The fact is that the reconciliation and union which the Protestant churches of today are seeking with the Papacy could only take place because the Protestant world has lost that great truth which shattered the papal power in the sixteenth century. The truth of justification by faith alone inflicted a mortal blow upon on the papal power (see the Introduction to the King James Version of the Bible) but the Ecumenical Movement of today is seeking to once again heal the rift which occurred in the Reformation.

Thus does Bible prophecy show us where the religious world is heading right now. Protestants and Catholics are uniting in one desperate, final effort to establish a kingdom of God on this earth – a scheme of human betterment which will promise men their much-sought-for fulfillment and satisfaction.

But there is another alternative before Protestants. The Bible indicates that a remnant will accept this alternative. This will be a thorough-going revival of the truth of New Testament Christianity and the great Reformation truth of justification by faith alone. This will mean three things:

1. A full and final abandonment on the part of God's people of the hope of ever finding fulfillment and satisfaction in their own experience in this life.

2. A re-affirmation that our fulfillment and satisfaction are found alone in Jesus Christ.

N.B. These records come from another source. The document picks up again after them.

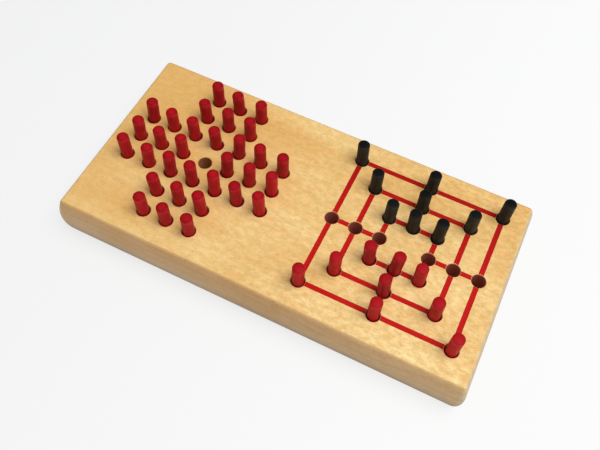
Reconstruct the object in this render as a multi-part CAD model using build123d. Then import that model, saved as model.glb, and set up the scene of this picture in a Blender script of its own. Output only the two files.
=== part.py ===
from build123d import *
import os

# A two-game peg board: one slab of beech with blind holes in two fields on its top face.
# The left field is the 33-hole solitaire cross, the right one the 24 points of nine mens morris
# (a "mill" board) with its painted lines. Loose dowel pegs stand in the holes.
# Millimetres. +X runs from the solitaire field to the mill field, +Y to the back, +Z up.
# The origin is the middle of the underside.

# ---- Driving dimensions ----
hole_pitch = 12.5  # both fields lie on a square grid of this pitch
grid_cells = 6  # pitches across a field: columns a to g, rows 1 to 7

solitaire_margin = 13.6  # top face: left end to the nearest hole centres
mill_margin = 11.6  # top face: right end to the nearest hole centres
front_margin = 14.0  # top face: front edge to the nearest hole centres
back_margin = 12.5  # top face: back edge to the nearest hole centres
field_gap = 32.7  # last solitaire column to first mill column
board_thickness = 26.0
side_crown = 2.25  # all four sides swell outwards by this much at half their height
corner_radius = 2.0  # upright corners
edge_radius = 1.8  # eased top and bottom edges

peg_diameter = 6.0
peg_length = 27.0
peg_end_radius = 1.5  # rounded rim at both ends of a peg
peg_clearance = 0.4  # play all round a peg in its hole
hole_depth = 12.4
hole_chamfer = 0.3  # broken rim of each hole
centre_mark_depth = 1.5  # dent that the drill's centre point leaves in a hole's floor
centre_mark_diameter = 1.6
centre_mark_tip = 0.2  # the dent ends in a small flat this wide

line_width = 2.5  # painted lines of the mill board
line_depth = 0.4  # the lines are cut this deep and filled level with the top

# ---- What follows from them ----
field_span = grid_cells * hole_pitch
top_length = solitaire_margin + field_span + field_gap + field_span + mill_margin
top_width = front_margin + field_span + back_margin
hole_radius = peg_diameter / 2 + peg_clearance
rim_radius = hole_radius + hole_chamfer
hole_floor = board_thickness - hole_depth
middle_row = (front_margin - back_margin) / 2
solitaire_centre = Vector(-top_length / 2 + solitaire_margin + field_span / 2, middle_row)
mill_centre = Vector(top_length / 2 - mill_margin - field_span / 2, middle_row)

# Steps from the middle of a field, -3 to 3, and the letters and numbers that name them.
middle = grid_cells // 2
steps = range(-middle, middle + 1)
arm_half = 1  # the solitaire cross has arms three holes wide
mill_rings = range(1, middle + 1)  # three squares, one pitch apart


def point_name(step_x, step_y):
    """The name of a point as players write it: a column letter and a row number."""
    return "abcdefg"[step_x + middle] + str(step_y + middle + 1)


def point_place(field_centre, step_x, step_y):
    """Where a point of a field lies, seen from above."""
    return field_centre + Vector(step_x * hole_pitch, step_y * hole_pitch)


# Every point of the cross, its own middle included.
solitaire_points = [(x, y) for y in steps for x in steps if abs(x) <= arm_half or abs(y) <= arm_half]
# Eight points on each square of the mill board: its corners and the middles of its sides.
mill_points = [
    (ring * x, ring * y) for ring in mill_rings for y in (-1, 0, 1) for x in (-1, 0, 1) if (x, y) != (0, 0)
]
solitaire_places = [point_place(solitaire_centre, x, y) for x, y in solitaire_points]
mill_places = [point_place(mill_centre, x, y) for x, y in mill_points]


def mill_lines():
    """The paint that fills the cut lines: three squares and the four short lines that join them."""
    strips = Sketch()
    for ring in mill_rings:
        outside = 2 * ring * hole_pitch + line_width
        inside = 2 * ring * hole_pitch - line_width
        strips += Rectangle(outside, outside) - Rectangle(inside, inside)
    inner, outer = mill_rings[0] * hole_pitch, mill_rings[-1] * hole_pitch
    spoke = Rectangle(outer - inner, line_width)
    for quarter in range(4):
        strips += Rot(0, 0, 90 * quarter) * Pos((inner + outer) / 2, 0) * spoke
    strips = Pos(mill_centre) * strips
    for place in mill_places:
        strips -= Pos(place) * Circle(rim_radius)
    floor_of_lines = Pos(0, 0, board_thickness - line_depth)
    return extrude(floor_of_lines * strips, line_depth)


def hole():
    """What a drill and a countersink take out of the top face, with the hole's floor at its origin."""
    bore = extrude(Circle(hole_radius), hole_depth)
    countersink = Pos(0, 0, hole_depth - hole_chamfer) * extrude(Circle(hole_radius), hole_chamfer, taper=-45)
    below_floor = (Align.CENTER, Align.CENTER, Align.MAX)
    centre_mark = Cone(centre_mark_tip / 2, centre_mark_diameter / 2, centre_mark_depth, align=below_floor)
    return bore + countersink + centre_mark


def crowned_section(top_span):
    """The slab cut square across: flat top and underside, and two sides that swell outwards."""
    half = top_span / 2
    right = ThreePointArc((half, 0), (half + side_crown, board_thickness / 2), (half, board_thickness))
    left = mirror(right, Plane.YZ)
    underside = Line(left @ 0, right @ 0)
    top = Line(left @ 1, right @ 1)
    return make_face([underside, right, top, left])


def slab():
    """The bare board: crowned on all four sides, with rounded corners and eased edges."""
    lengthwise = extrude(Plane.YZ * crowned_section(top_width), top_length, both=True)
    crosswise = extrude(Plane.XZ * crowned_section(top_length), top_width, both=True)
    blank = lengthwise & crosswise
    faces = blank.faces().sort_by(Axis.Z)
    blank = fillet(blank.edges() - faces[0].edges() - faces[-1].edges(), corner_radius)
    faces = blank.faces().sort_by(Axis.Z)
    return fillet(faces[0].edges() + faces[-1].edges(), edge_radius)


def board(lines):
    """The beech slab with its 57 blind holes and the shallow cuts for the painted lines."""
    one_hole = hole()
    holes = [Pos(place.X, place.Y, hole_floor) * one_hole for place in solitaire_places + mill_places]
    return slab() - holes - lines


def peg():
    """One dowel peg, standing on its origin."""
    dowel = extrude(Circle(peg_diameter / 2), peg_length)
    return fillet(dowel.edges(), peg_end_radius)


def pegs():
    """Each peg in its hole at the start of play, by node name: the solitaire's middle hole and
    the mill board's middle row stay empty, black stands at the back and red at the front."""
    one_peg = peg()

    def stand(place):
        return Pos(place.X, place.Y, hole_floor) * one_peg

    standing = {}
    for (x, y), place in zip(solitaire_points, solitaire_places):
        if (x, y) != (0, 0):
            standing["solitaire_peg_" + point_name(x, y)] = stand(place)
    for (x, y), place in zip(mill_points, mill_places):
        if y != 0:
            colour = "black" if y > 0 else "red"
            standing[f"mill_{colour}_peg_" + point_name(x, y)] = stand(place)
    return standing


def main():
    os.makedirs("parts", exist_ok=True)
    lines = mill_lines()
    nodes = {"board": board(lines), "mill_lines": lines, **pegs()}
    for name, shape in nodes.items():
        export_step(shape, f"parts/{name}.step")
    size = nodes["board"].bounding_box().size
    print(len(nodes), "nodes; board", round(size.X, 2), "x", round(size.Y, 2), "x", round(size.Z, 2))


main()
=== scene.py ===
# A beech board for two peg games, solitaire on the left and nine mens morris on the right, with loose dowel pegs.
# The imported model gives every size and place. This script adds the finishes, the pegs as they were cut and dyed,
# the paint of the lines, and a plain studio. Sizes and places are in millimetres.
import math
import bpy
import numpy as np
from mathutils import Euler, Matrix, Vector


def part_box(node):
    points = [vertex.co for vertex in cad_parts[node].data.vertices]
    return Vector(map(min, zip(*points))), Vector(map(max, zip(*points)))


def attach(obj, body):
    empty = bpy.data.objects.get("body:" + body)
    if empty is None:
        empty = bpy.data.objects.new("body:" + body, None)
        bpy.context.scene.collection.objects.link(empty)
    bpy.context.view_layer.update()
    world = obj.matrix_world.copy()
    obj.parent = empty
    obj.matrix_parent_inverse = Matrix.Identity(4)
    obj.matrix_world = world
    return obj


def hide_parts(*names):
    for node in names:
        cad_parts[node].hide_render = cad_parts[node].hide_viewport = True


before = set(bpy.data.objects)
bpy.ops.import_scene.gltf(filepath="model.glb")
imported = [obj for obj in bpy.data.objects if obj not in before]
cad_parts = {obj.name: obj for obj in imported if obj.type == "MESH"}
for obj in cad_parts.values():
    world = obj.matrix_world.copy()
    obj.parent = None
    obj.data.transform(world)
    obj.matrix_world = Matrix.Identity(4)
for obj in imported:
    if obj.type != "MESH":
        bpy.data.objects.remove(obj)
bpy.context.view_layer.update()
mm = 0.001


def boxOf(node):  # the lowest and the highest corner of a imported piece
    return [np.array(corner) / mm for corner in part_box(node)]


boardLow, boardHigh = boxOf("board")
boardTop = boardHigh[2]
boardHalf = (boardHigh - boardLow) / 2  # the board's middle is at zero, seen from above
print("board", np.round(boardHigh - boardLow, 1), "mm")


# Short forms of the node calls that every material below uses.

def newMaterial(name):
    material = bpy.data.materials.new(name)
    material.use_nodes = True
    material.node_tree.nodes.clear()
    return material


def addNode(material, kind, inputs=None, **settings):  # a node with its inputs linked or set
    node = material.node_tree.nodes.new(kind)
    for name, value in settings.items():
        setattr(node, name, value)
    for key, value in (inputs or {}).items():
        if isinstance(value, bpy.types.NodeSocket):
            material.node_tree.links.new(value, node.inputs[key])
        else:
            node.inputs[key].default_value = value
    return node


def maths(material, operation, first, second=0.0):
    return addNode(material, "ShaderNodeMath", {0: first, 1: second}, operation=operation).outputs[0]


def plus(material, first, second):
    return maths(material, "ADD", first, second)


def times(material, first, second):
    return maths(material, "MULTIPLY", first, second)


def vectorMaths(material, operation, first, second=(0, 0, 0)):
    node = addNode(material, "ShaderNodeVectorMath", {0: first, 1: second}, operation=operation)
    return node.outputs["Value" if operation == "LENGTH" else "Vector"]


def axesOf(material, vector):  # its x, y and z
    return list(addNode(material, "ShaderNodeSeparateXYZ", {0: vector}).outputs)


def stretched(material, vector, scale, turn=(0, 0, 0), shift=(0, 0, 0)):  # a small scale makes a long pattern
    return addNode(material, "ShaderNodeMapping", {"Vector": vector, "Scale": scale, "Rotation": turn,
                                                   "Location": shift}).outputs[0]


def placeInMm(material):
    place = addNode(material, "ShaderNodeTexCoord").outputs["Object"]
    return stretched(material, place, (1 / mm, 1 / mm, 1 / mm))


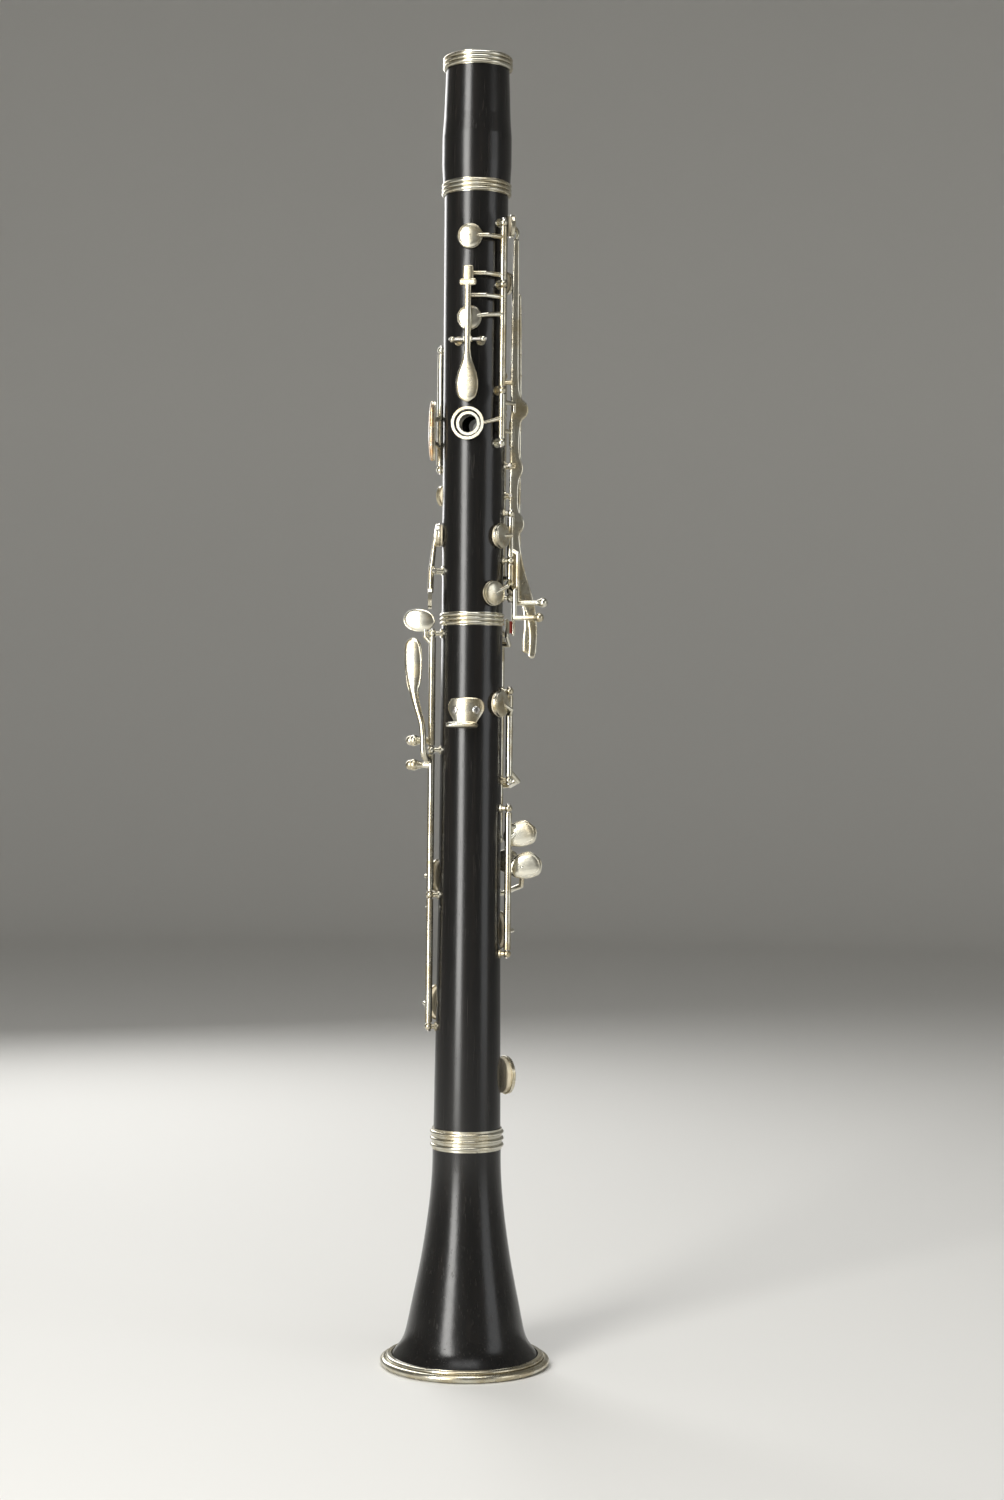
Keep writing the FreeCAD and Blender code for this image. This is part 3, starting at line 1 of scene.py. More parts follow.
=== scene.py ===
"""A clarinet's looks: turned black wood, plated keywork, skin pads and a pale studio."""

import json
import math

import bpy
import numpy as np
from bpy.props import FloatProperty, FloatVectorProperty, IntProperty, PointerProperty
from mathutils import Matrix, Vector


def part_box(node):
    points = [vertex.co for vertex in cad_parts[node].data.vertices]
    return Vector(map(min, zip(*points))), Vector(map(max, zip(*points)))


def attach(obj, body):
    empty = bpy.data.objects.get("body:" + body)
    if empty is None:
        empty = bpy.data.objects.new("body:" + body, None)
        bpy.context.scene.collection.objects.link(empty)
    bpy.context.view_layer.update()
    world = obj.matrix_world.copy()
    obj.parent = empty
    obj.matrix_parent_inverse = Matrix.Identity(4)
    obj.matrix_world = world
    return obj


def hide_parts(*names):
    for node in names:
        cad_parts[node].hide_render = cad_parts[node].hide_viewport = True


bl_info = {
    "name": "Clarinet Finish",
    "version": (1, 0, 0),
    "blender": (4, 5, 0),
    "location": "View3D > Sidebar > Clarinet",
    "description": "Finishes a clarinet's wood, keywork, pads and cork, and sets its studio",
    "category": "Object",
}

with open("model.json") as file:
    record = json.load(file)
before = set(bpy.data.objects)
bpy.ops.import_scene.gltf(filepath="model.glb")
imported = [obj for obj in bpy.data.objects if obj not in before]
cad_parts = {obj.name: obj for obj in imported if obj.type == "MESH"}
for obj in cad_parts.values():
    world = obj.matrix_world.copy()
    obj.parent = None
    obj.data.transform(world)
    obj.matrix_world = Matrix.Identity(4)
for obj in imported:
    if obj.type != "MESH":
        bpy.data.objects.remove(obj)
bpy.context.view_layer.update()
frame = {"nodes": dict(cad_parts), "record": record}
MM = 0.001


# ------------------------------------------------------------------ settings

def colour(name, description, default):
    """A colour that a user may change."""
    return FloatVectorProperty(name=name, description=description, default=default,
                               subtype="COLOR", size=3, min=0.0, max=1.0)


class ClarinetFinish(bpy.types.PropertyGroup):
    """Colours and wear of the instrument's surfaces."""

    wood: colour("Wood", "Colour of the oiled black wood", (0.0055, 0.0052, 0.0050))
    grain: colour("Grain", "Colour of the wood's paler pores", (0.020, 0.016, 0.013))
    plate: colour("Plate", "Colour of the clean key plating", (0.74, 0.72, 0.62))
    tarnish: colour("Tarnish", "Colour of the warm film on old plating", (0.46, 0.37, 0.20))
    brass: colour("Brass", "Colour of worn plating where the brass shows", (0.62, 0.33, 0.10))
    steel: colour("Steel", "Colour of the rods and screws", (0.50, 0.50, 0.49))
    skin: colour("Skin", "Colour of the pads' skin", (0.80, 0.71, 0.52))
    cork: colour("Cork", "Colour of the tenon corks", (0.52, 0.33, 0.18))
    red_cork: colour("Red cork", "Colour of the bridge's cork", (0.42, 0.05, 0.03))
    wear: FloatProperty(name="Wear", description="How much tarnish the plating has",
                        default=0.5, min=0.0, max=1.0, subtype="FACTOR")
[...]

This means that it is His experience, and not our own, that is of supreme importance and is the object of our concern. It also means that God's people must glory in what God has done in Christ and not in what God does in their own little experience.

3. A confession that our hope is in the personal and visible coming of our Lord Jesus Christ, who alone can bring the lives of God's people to fulfillment. This means that the Christian hope is not in any scheme of human betterment in this life. It is not in a kingdom of God to be set up down here by men, neither is it in grand religious alliances of human devisings. But the Christian's hope is in the kingdom that God will establish "without hands." (see Dan. 2:45). When Christ comes and rolls up the scroll of time, then it will be that God's people will actually possess by visible reality what is now theirs only by faith.

Thus, there are two alternatives before Protestants today. Either they turn back to the Catholic system of trying to find satisfaction in religious experience or they turn forward to a hope in the return of Christ, who alone can fulfill history.